Without any data, "how can you sit there and say that it's in fact, bail reform, that is even partly responsible?" Hoylman-Sigal asked him.

"Well, for one," Jordan answered, "I look at, certainly, my own experience in the last nine years, and communicating with my colleagues across the state, I think, gives me the great ability to say what our observations are."

State Senator Julia Salazar asked Jordan if he, as a prosecutor, had ever asked a judge to set bail for any reason other than the legally permissible one, to ensure that a person returns to court. Jordan took a long pause. "We used to," he said.

"Is it your position that, despite what the Constitution says, DAs should ask for bail to be too high for a defendant to pay?" Salazar asked.

"I don't think those two things are mutually exclusive," Jordan answered. "I don't think the mere fact that a bail figure is set at some level that the person may not be able to meet, if there are other factors that support that, right, whatever their repetitiveness is in terms of commission of the crime or what they are accused of the level of facts that support it. I don't believe that that would render that violative of our Constitution."

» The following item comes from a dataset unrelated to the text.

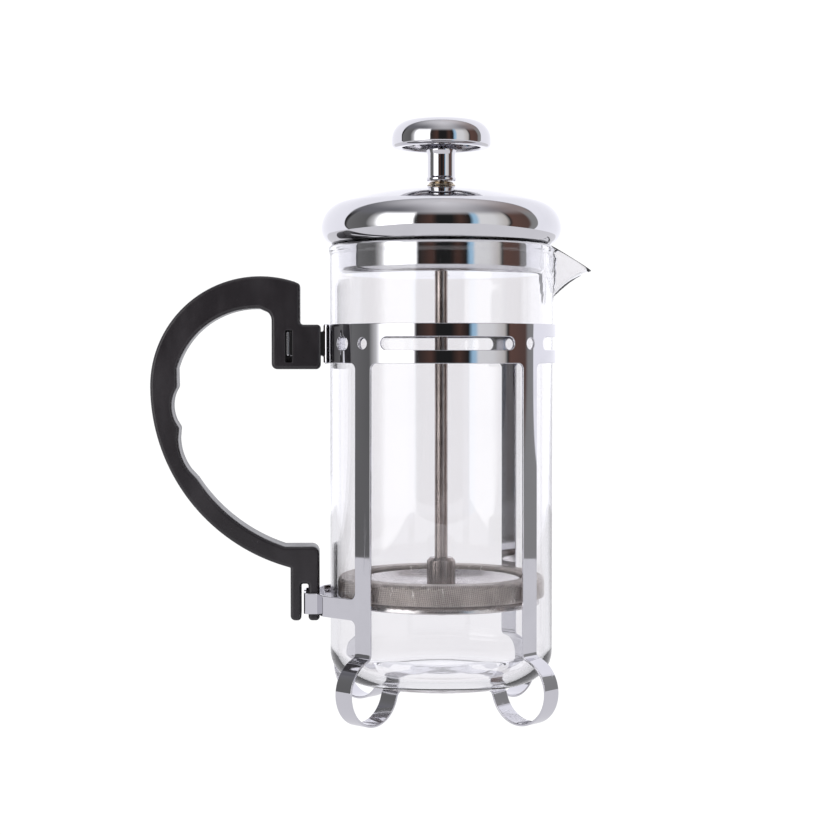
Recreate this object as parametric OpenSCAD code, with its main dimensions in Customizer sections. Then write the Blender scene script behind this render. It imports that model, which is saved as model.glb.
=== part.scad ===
// French press: a glass beaker in a stamped chrome frame, with a domed lid and a mesh plunger.
// Z = 0 is the table and the Z axis is the beaker's axis. The handle is on -X, the spout on +X.

/* [Beaker] */
// Outer radius of the glass wall
beaker_r = 35; // [34:0.5:36]
// Thickness of the glass wall
glass_wall = 2; // [1.6:0.1:2.2]
// Thickness of the glass floor
glass_floor = 3; // [2.6:0.2:3.8]
// Height of the glass underside above the table
beaker_base_z = 10.2; // [10.2:0.1:10.4]
// Height of the glass rim above the table
beaker_rim_z = 147; // [145:0.5:148]
// Outer radius of the glass where the wall turns into the floor
heel_r = 9.5; // [8.5:0.5:10]
// Distance that the spout's tip reaches out from the axis
spout_reach = 48; // [46:0.5:49]

/* [Frame] */
// Thickness of the chromed sheet
sheet_t = 0.7; // [0.6:0.05:0.8]
// Width of a leg's strap
leg_w = 6.5; // [5.5:0.5:7.5]
// Height of the band's lower edge above the table
band_z = 110.2; // [108:0.5:112]
// Height of the band
band_h = 12.1; // [11:0.1:13]
// Outer radius of the loop that makes a foot
foot_r = 10.6; // [10.2:0.1:10.8]
// Height of the lower arms' bottom edge above the table
arm_z = 32; // [30:0.5:33]
// Height of the lower arms
arm_h = 6.5; // [5.5:0.5:7]

/* [Handle] */
// Thickness of the plastic handle
handle_t = 13.5; // [12.5:0.5:15]
// Distance from the handle's block to the far side of its grip
grip_reach = 52.9; // [52:0.1:54]
// Height of the grip's widest point above the table
grip_z = 103; // [102:0.5:104]
// Radius of the grip's outer arc above its widest point
grip_top_r = 34.2; // [34:0.1:34.5]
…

Assemblymember Latrice Walker probed Jordan's understanding of the Constitution. "The Constitution indicates that bail should not be excessive, sir?" she asked.

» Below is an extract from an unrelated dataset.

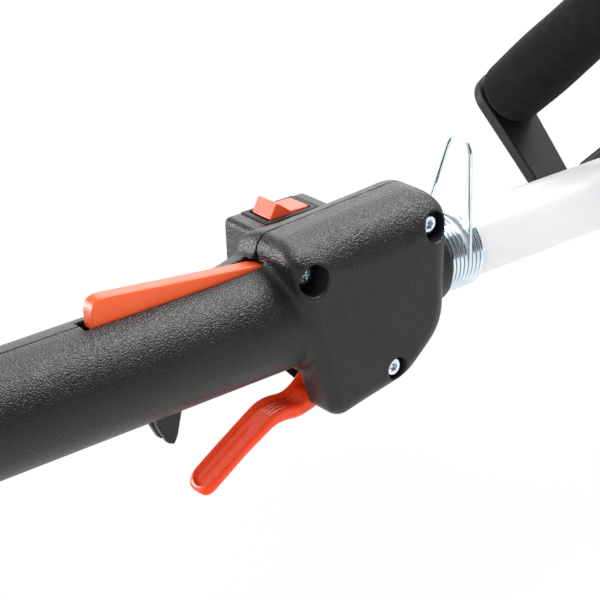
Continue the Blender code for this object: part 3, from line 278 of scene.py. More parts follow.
class Outline:
    """Signed distance to a flat outline, kept as a table so that it is quick to look up."""

    def __init__(self, points, cell=0.25, margin=26, soften=0):
        points = np.array(points, float)
        self.cell = cell
        self.low = points.min(0) - margin
        count = np.ceil((points.max(0) + margin - self.low) / cell).astype(int) + 1
        u, v = np.meshgrid(*[self.low[i] + cell * np.arange(count[i]) for i in (0, 1)],
                           indexing="ij")
        best = np.full(u.shape, 1e9)
        odd = np.zeros(u.shape, bool)
        for a, b in zip(points, np.roll(points, -1, axis=0)):
            e = b - a
            length = max(e @ e, 1e-12)
            t = np.clip(((u - a[0]) * e[0] + (v - a[1]) * e[1]) / length, 0, 1)
            best = minimum(best, (u - a[0] - t * e[0]) ** 2 + (v - a[1] - t * e[1]) ** 2)
            if a[1] != b[1]:
                crosses = (a[1] > v) != (b[1] > v)
                odd ^= crosses & (u < a[0] + (v - a[1]) * e[0] / e[1])
        table = np.sqrt(best)
        table[odd] *= -1
        if soften:
            reach = int(3 * soften / cell)
            kernel = np.exp(-0.5 * (np.arange(-reach, reach + 1) * cell / soften) ** 2)
            kernel /= kernel.sum()
            soft = table
            for axis in (0, 1):
                soft = np.apply_along_axis(lambda line: np.convolve(
                    np.pad(line, reach, mode="edge"), kernel, "valid"), axis, soft)
            share = step01(-table, 1, 6)
            table = table * (1 - share) + soft * share
        self.table = table

    def __call__(self, u, v):
        x = (u - self.low[0]) / self.cell
        y = (v - self.low[1]) / self.cell
        cx = np.clip(x, 0, self.table.shape[0] - 1.001)
        cy = np.clip(y, 0, self.table.shape[1] - 1.001)
        i, j = cx.astype(int), cy.astype(int)
        s, t = cx - i, cy - j
        d = self.table
        near = ((d[i, j] * (1 - s) + d[i + 1, j] * s) * (1 - t)
                + (d[i, j + 1] * (1 - s) + d[i + 1, j + 1] * s) * t)
        return near + self.cell * hypot(x - cx, y - cy)


def rounded(corners, per_corner=12):
    """Points of a convex outline with rounded corners, counter-clockwise."""
    points = []
    count = len(corners)
    for i, (x, z, radius) in enumerate(corners):
        corner = Vector((x, z))
        before = Vector(corners[i - 1][:2])
        after = Vector(corners[(i + 1) % count][:2])
        d, e = (corner - before).normalized(), (after - corner).normalized()
        half = math.acos(max(-1, min(1, d.dot(e)))) / 2
        centre = corner + (e - d).normalized() * (radius / math.cos(half))
        first = corner - d * radius * math.tan(half) - centre
        for k in range(per_corner + 1):
            points.append(tuple(centre + Matrix.Rotation(2 * half * k / per_corner, 2) @ first))
    return points


def eased(points, radius, steps=4):
    """An outline with its corners eased over about radius."""
    out = []
    for i, corner in enumerate(points):
        corner = np.array(corner, float)
        ends = []
        for other in (points[i - 1], points[(i + 1) % len(points)]):
            edge = np.array(other, float) - corner
            length = np.linalg.norm(edge)
            ends.append(corner + edge / length * min(radius, 0.45 * length))
        for k in range(steps + 1):
            t = k / steps
            out.append(tuple((1 - t) ** 2 * ends[0] + 2 * t * (1 - t) * corner + t ** 2 * ends[1]))
    return out


def profile(points, ease=1, cell=0.5):
    return Outline(eased(points, ease), cell=cell, margin=14)


def spokes(u, v, count, start=0):
    """Distance outwards and sideways along the nearest of count even spokes."""
    step = 2 * pi / count
    angle = np.arctan2(v, u) - start
    angle -= step * np.round(angle / step)
    away = hypot(u, v)
    return away * np.cos(angle), away * np.sin(angle)


def nearest(v, first, pitch, count):
    """v measured from the nearest of count even places."""
    return v - first - pitch * np.clip(np.round((v - first) / pitch), 0, count - 1)


def oblong(u, v, half, radius):
    """Slot with round ends, half long from its middle to the centre of an end."""
    return hypot(maximum(abs(u) - half, 0), v) - radius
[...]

"I think it outlines what should be and should not be," Jordan answered. "And then courts have interpreted what may be considered excessive."

(Indeed, courts have considered this. One of them, the U.S. Supreme Court, has interpreted what may be considered this way: "Bail set at a figure higher than an amount reasonably calculated to [ensure a person appears in court] is 'excessive' under the Eighth Amendment.")

So, Walker asked Jordan, if the Constitution already says that bail should not be excessive, what's the operative difference between that and a state law that says conditions of release should be the least restrictive necessary to ensure a person's return to court?

"Least restrictive goes beyond what is required of the Constitution," Jordan answered.

More than eight hours into the hearing, Jullian Harris-Calvin of the Vera Institute summed the situation up: "There's no evidence that shows causation," she said, "that shows that bail reform has anything to do with rising crime trends here in New York, the state, the city, the other cities here in New York, or across the country."

Harris-Calvin cited Vera polling which found that half of New Yorkers don't really understand how the bail laws work. "There is an opportunity here for us and for you all to educate the public," she said. "New Yorkers know what does and does not impact crime. And they do not think that nearly repealing or annually tweaking the bail law until it dies is the answer."

Two days after the hearing, Hochul issued an official statement declaring her intention to abandon the "least restrictive" requirement from state law, allowing judges to set bail and release conditions as they please. She did not cite any data to suggest that this was necessary or that it would have any beneficial effect on crime rates. "Changing our bail law will not automatically bring down crime," she conceded, before pivoting to a somewhat less empirical justification: "What it will do is make it crystal clear that judges do, in fact, have the discretion necessary to protect the safety of New Yorkers."